#### Problem statement
Reproduce all of the data exactly.

** start **

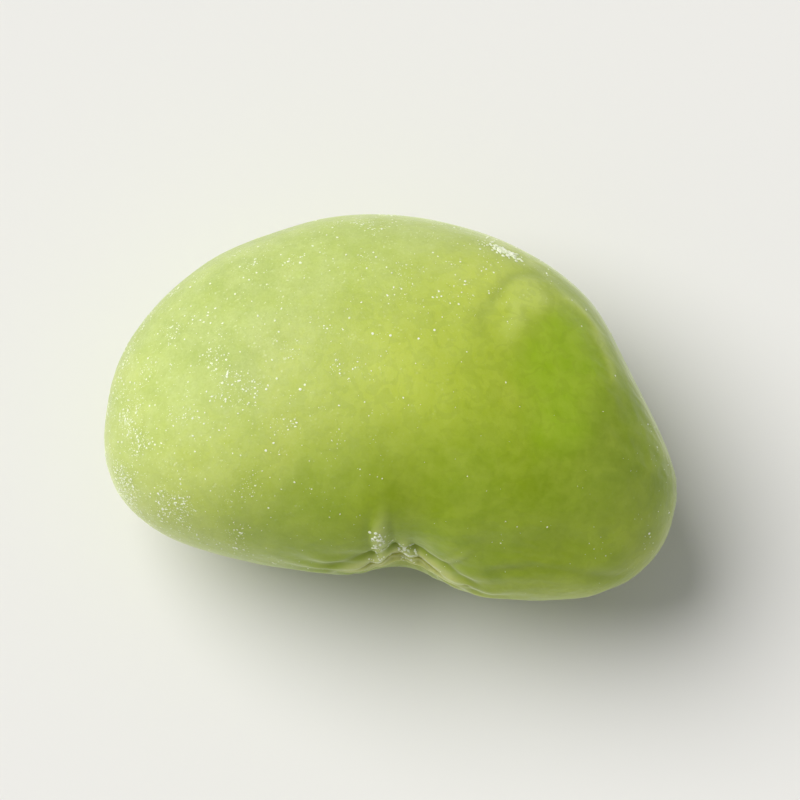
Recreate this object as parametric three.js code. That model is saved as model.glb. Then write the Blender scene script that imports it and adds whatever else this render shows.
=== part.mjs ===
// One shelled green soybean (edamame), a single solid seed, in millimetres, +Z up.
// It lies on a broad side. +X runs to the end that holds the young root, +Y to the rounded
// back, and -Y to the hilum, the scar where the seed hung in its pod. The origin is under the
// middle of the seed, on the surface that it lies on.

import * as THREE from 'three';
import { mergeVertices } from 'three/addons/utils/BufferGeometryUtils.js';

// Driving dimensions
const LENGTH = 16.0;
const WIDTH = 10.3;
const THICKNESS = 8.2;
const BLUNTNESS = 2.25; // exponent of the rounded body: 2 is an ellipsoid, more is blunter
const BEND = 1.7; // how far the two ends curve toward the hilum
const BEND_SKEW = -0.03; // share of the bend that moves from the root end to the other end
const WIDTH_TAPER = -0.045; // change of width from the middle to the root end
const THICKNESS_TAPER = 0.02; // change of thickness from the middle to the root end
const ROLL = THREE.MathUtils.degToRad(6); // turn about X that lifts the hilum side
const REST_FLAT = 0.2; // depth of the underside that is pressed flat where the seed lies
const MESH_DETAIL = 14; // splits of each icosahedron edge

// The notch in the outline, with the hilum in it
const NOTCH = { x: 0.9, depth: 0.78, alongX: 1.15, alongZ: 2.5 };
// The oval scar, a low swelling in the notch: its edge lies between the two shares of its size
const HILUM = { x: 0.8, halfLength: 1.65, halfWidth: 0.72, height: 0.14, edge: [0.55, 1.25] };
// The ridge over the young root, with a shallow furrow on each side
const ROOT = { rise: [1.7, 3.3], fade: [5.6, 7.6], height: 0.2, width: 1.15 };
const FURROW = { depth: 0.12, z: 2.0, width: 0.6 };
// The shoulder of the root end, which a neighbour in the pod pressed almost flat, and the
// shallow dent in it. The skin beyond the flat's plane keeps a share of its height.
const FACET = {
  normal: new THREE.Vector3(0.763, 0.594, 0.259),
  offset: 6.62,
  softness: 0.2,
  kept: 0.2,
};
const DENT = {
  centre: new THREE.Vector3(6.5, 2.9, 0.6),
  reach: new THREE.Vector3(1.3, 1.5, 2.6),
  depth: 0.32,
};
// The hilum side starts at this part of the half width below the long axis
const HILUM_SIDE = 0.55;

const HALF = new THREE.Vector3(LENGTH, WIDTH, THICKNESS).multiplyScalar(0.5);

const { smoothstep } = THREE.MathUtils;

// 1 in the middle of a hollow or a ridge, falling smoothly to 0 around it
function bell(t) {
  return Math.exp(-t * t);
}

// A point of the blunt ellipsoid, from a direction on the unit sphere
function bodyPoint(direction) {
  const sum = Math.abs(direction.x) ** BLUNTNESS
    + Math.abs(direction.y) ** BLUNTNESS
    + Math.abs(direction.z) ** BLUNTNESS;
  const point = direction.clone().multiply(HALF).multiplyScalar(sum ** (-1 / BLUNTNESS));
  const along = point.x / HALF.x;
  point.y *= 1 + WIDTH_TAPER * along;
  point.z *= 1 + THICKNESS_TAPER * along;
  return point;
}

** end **

#### Right answer
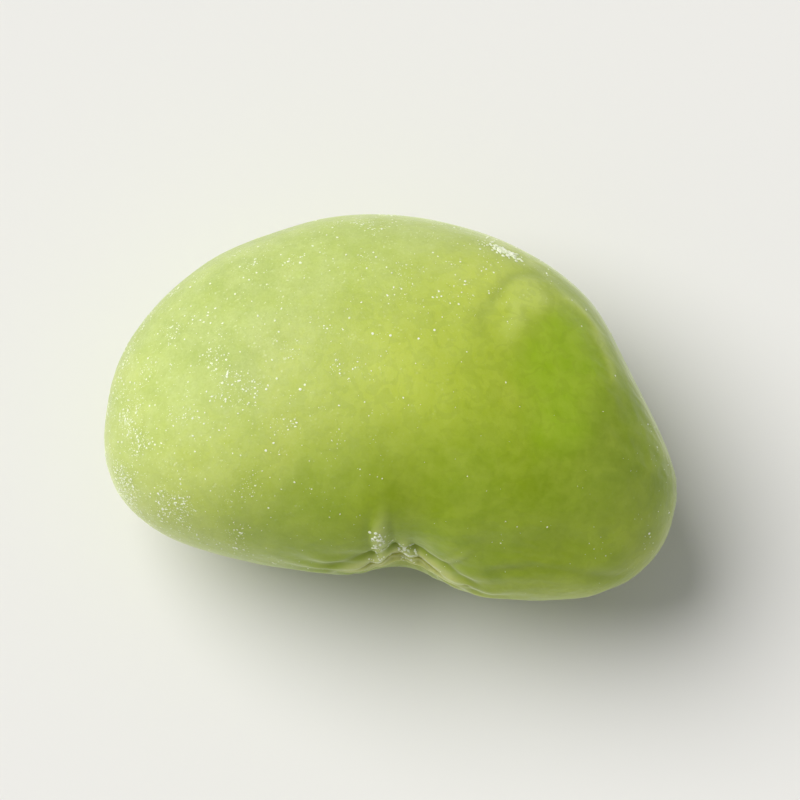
Recreate this object as parametric three.js code. That model is saved as model.glb. Then write the Blender scene script that imports it and adds whatever else this render shows.
=== part.mjs ===
// One shelled green soybean (edamame), a single solid seed, in millimetres, +Z up.
// It lies on a broad side. +X runs to the end that holds the young root, +Y to the rounded
// back, and -Y to the hilum, the scar where the seed hung in its pod. The origin is under the
// middle of the seed, on the surface that it lies on.

import * as THREE from 'three';
import { mergeVertices } from 'three/addons/utils/BufferGeometryUtils.js';

// Driving dimensions
const LENGTH = 16.0;
const WIDTH = 10.3;
const THICKNESS = 8.2;
const BLUNTNESS = 2.25; // exponent of the rounded body: 2 is an ellipsoid, more is blunter
const BEND = 1.7; // how far the two ends curve toward the hilum
const BEND_SKEW = -0.03; // share of the bend that moves from the root end to the other end
const WIDTH_TAPER = -0.045; // change of width from the middle to the root end
const THICKNESS_TAPER = 0.02; // change of thickness from the middle to the root end
const ROLL = THREE.MathUtils.degToRad(6); // turn about X that lifts the hilum side
const REST_FLAT = 0.2; // depth of the underside that is pressed flat where the seed lies
const MESH_DETAIL = 14; // splits of each icosahedron edge

// The notch in the outline, with the hilum in it
const NOTCH = { x: 0.9, depth: 0.78, alongX: 1.15, alongZ: 2.5 };
// The oval scar, a low swelling in the notch: its edge lies between the two shares of its size
const HILUM = { x: 0.8, halfLength: 1.65, halfWidth: 0.72, height: 0.14, edge: [0.55, 1.25] };
// The ridge over the young root, with a shallow furrow on each side
const ROOT = { rise: [1.7, 3.3], fade: [5.6, 7.6], height: 0.2, width: 1.15 };
const FURROW = { depth: 0.12, z: 2.0, width: 0.6 };
// The shoulder of the root end, which a neighbour in the pod pressed almost flat, and the
// shallow dent in it. The skin beyond the flat's plane keeps a share of its height.
const FACET = {
  normal: new THREE.Vector3(0.763, 0.594, 0.259),
  offset: 6.62,
  softness: 0.2,
  kept: 0.2,
};
const DENT = {
  centre: new THREE.Vector3(6.5, 2.9, 0.6),
  reach: new THREE.Vector3(1.3, 1.5, 2.6),
  depth: 0.32,
};
// The hilum side starts at this part of the half width below the long axis
const HILUM_SIDE = 0.55;

const HALF = new THREE.Vector3(LENGTH, WIDTH, THICKNESS).multiplyScalar(0.5);

const { smoothstep } = THREE.MathUtils;

// 1 in the middle of a hollow or a ridge, falling smoothly to 0 around it
function bell(t) {
  return Math.exp(-t * t);
}

// A point of the blunt ellipsoid, from a direction on the unit sphere
function bodyPoint(direction) {
  const sum = Math.abs(direction.x) ** BLUNTNESS
    + Math.abs(direction.y) ** BLUNTNESS
    + Math.abs(direction.z) ** BLUNTNESS;
  const point = direction.clone().multiply(HALF).multiplyScalar(sum ** (-1 / BLUNTNESS));
  const along = point.x / HALF.x;
  point.y *= 1 + WIDTH_TAPER * along;
  point.z *= 1 + THICKNESS_TAPER * along;
  return point;
}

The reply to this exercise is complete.